## EXERCISE TASK
Extract the lines that carry the string "joints" from the listing.

## INFORMATION SUPPLIED
%%

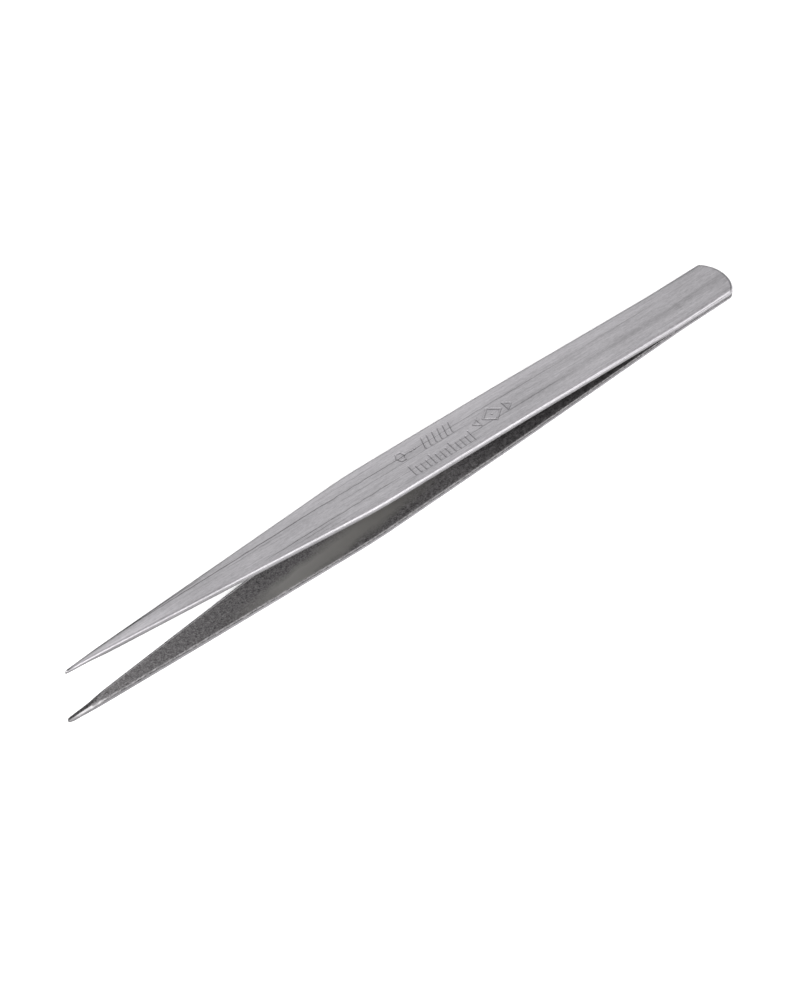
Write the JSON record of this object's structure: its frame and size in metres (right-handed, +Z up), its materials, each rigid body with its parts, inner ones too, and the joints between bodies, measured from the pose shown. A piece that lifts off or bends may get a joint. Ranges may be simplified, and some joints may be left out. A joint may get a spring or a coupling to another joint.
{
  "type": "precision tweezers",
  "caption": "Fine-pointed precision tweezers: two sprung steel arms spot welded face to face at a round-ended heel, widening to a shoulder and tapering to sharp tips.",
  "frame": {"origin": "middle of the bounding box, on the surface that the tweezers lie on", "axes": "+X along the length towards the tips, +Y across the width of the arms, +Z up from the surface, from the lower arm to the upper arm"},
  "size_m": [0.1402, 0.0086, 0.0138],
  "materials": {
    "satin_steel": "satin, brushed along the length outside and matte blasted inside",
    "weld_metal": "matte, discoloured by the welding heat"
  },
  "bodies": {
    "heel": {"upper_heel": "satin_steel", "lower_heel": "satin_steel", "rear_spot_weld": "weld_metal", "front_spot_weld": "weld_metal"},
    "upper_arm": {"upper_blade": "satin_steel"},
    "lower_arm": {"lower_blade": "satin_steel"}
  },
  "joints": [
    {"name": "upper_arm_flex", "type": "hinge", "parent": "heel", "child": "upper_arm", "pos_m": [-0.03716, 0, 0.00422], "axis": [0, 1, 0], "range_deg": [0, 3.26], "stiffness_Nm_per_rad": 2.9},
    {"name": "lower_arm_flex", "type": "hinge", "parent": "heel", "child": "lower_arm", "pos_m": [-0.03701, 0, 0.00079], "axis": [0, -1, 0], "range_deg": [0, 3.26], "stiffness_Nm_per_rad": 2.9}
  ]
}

%%

## ANSWER TO THIS EXERCISE
Write the JSON record of this object's structure: its frame and size in metres (right-handed, +Z up), its materials, each rigid body with its parts, inner ones too, and the joints between bodies, measured from the pose shown. A piece that lifts off or bends may get a joint. Ranges may be simplified, and some joints may be left out. A joint may get a spring or a coupling to another joint.
  "joints": [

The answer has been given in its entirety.